Like events, you probably give tokens of appreciation to employees, contractors and perhaps even vendors. They need to be considered when creating your holiday budget. They’re a cost of doing business like events that may not show direct returns on your investment. However, they are most likely vital to your business’s long-term success.
While you don’t have to give lavish gifts to everyone, even something small with a card thanking them and wishing them a happy holiday can show a deep level of appreciation. Make sure they know that this is strictly a gift and that you’re not expecting overtime or discounts for free because of it. It’s merely a token of your appreciation.
The additional customers and sales that the holidays bring may warrant the need for more equipment. For brick and mortar retailers, this may mean additional point of sale systems or displays. Online retailers might need improved equipment to pack and ship orders. Do you deliver within your community? Could a car or truck help you get orders in the hands of your customers quicker? Think about every piece of equipment you use in your business and get a jump on any repairs or upgrades.
If you’ve been pondering the idea of investing in business equipment, this might be the right time to make the plunge. You’ll have it ready to go when it is peak sales time and be able to take any applicable tax deductions when you file your next tax return.
For any business, inventory planning is crucial to achieving success on Black Friday and the days leading up to Christmas. You can’t afford to run out of inventory with two weeks left in the season. However, you also don’t want to find yourself with shelves of unsold products on January 1 either. Inventory management directly affects your revenue, so you want to ensure you’re managing it correctly.
Look closely at your sales numbers from last year. Would you have been better off ordering more or less? Take into account other considerations too such as new products you’re offering, additional advertising efforts that ay generate more traffic to your store, and sales you plan to promote. All of these can have a profound effect on the demand for what you’re selling.
If you ran into a shortage of help last holiday season, budget for staff this year. Whether this means hiring a full-time employee who can help you grow next year or just contract help for the season, evaluate wages or salaries as well as any benefits you’re willing to offer. These should be added to your budget. After all, you don’t want to find yourself in middle of the season without the help you need.
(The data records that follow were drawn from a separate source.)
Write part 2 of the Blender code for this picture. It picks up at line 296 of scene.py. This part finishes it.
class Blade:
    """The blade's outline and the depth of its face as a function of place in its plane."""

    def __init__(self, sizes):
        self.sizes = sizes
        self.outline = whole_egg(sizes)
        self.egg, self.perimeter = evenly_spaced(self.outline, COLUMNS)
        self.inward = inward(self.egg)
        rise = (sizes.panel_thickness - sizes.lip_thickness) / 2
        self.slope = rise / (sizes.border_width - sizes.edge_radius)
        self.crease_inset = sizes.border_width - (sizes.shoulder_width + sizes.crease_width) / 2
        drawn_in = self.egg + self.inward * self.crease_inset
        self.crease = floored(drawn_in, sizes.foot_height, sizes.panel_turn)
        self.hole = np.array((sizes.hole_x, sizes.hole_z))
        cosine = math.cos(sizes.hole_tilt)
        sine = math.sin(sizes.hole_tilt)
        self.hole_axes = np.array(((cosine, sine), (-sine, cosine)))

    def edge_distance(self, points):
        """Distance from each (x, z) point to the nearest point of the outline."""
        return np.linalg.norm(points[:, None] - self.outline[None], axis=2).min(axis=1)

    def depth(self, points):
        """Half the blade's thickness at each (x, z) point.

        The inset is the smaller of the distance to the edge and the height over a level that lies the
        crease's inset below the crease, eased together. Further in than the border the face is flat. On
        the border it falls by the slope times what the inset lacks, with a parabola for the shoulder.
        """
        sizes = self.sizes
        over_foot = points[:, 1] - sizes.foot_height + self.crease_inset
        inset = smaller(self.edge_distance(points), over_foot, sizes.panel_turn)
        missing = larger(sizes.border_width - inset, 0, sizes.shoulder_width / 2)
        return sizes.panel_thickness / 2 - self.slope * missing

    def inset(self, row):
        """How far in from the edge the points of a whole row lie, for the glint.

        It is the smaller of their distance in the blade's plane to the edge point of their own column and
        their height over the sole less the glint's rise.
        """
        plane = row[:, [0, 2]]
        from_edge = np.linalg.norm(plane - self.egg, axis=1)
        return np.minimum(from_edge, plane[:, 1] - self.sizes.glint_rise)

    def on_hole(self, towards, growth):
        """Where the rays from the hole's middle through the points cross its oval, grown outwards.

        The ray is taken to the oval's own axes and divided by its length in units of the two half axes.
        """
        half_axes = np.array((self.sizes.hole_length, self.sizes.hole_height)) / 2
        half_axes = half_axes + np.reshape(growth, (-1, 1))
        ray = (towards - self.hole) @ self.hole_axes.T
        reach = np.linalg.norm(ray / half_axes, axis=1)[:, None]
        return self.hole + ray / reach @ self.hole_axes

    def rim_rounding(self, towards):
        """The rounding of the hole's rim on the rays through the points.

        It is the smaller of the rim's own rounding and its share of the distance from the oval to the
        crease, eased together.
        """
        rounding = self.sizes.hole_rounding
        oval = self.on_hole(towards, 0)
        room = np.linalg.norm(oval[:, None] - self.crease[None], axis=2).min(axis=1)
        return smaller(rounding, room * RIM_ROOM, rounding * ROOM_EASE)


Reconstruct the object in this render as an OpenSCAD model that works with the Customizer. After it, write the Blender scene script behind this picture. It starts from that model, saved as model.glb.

If demand for your business isn’t as high this winter, consider cutting down some shifts for part-time or hourly workers. You could also brainstorm ideas to help cover the seasonal lull and schedule your staff based on those ideas.
- Office or retail space upgrades
Have you been putting off a refresh of your office or store? You still have time to polish your surroundings to have them ready to go for the holidays. Even small investments in paint, shelving, displays, furniture or flooring can make a big impact which could actually lead to more sales. It may not make financial sense to wait until next year when you can leverage the benefits of your investment during the most profitable time of the year.
- Discounts and promotions
Nearly every retailer offers at least one holiday promotion. Your customers expect incentives this time of year, and if you’re going to increase sales, you’ll probably need to budget this for the season.
This doesn’t necessarily mean you have to slash prices in half to make customers happy. There are actually many ways to add value to their purchases. Consider a free promotional item you give them with a sale or a discount coupon that they can use during those traditionally slow months of January and February. Be creative, but don’t forget to incorporate these costs into your budget.
More sales naturally will lead to more returns. And returns wind up costing your business money. Research how much returns cost your business last holiday season, and make sure you budget for at least this amount.
- Don’t forget…
All of those little extras that aren’t as obvious as inventory and advertising can definitely catch you off-guard. Try and make a list of those somewhat hidden costs that tend to go up when your business gets busier. Here are some to remember:
- Postage and shipping
- Greeting cards and wrapping paper
- Holiday decorations
- IT support
- Cleaning supplies
- Office supplies
- Packing materials
- Tax considerations
Very few business expenses are not at least somewhat tax deductible. Everything from holiday parties to the hourly rate you pay the IT guy who backs up your system is deductible. You’ll want to first keep very good track of all holiday expenses and consult with your tax or financial professional about the specifics of what you can and cannot deduct. Oftentimes, you can significantly lower your tax liability with the wide variety of expenses you incur.
Once you’ve completed your holiday season budget, you may discover you’ll need additional capital to cover your expenses. A quick, flexible source of financing can be a great choice to help your business as it continues to grow.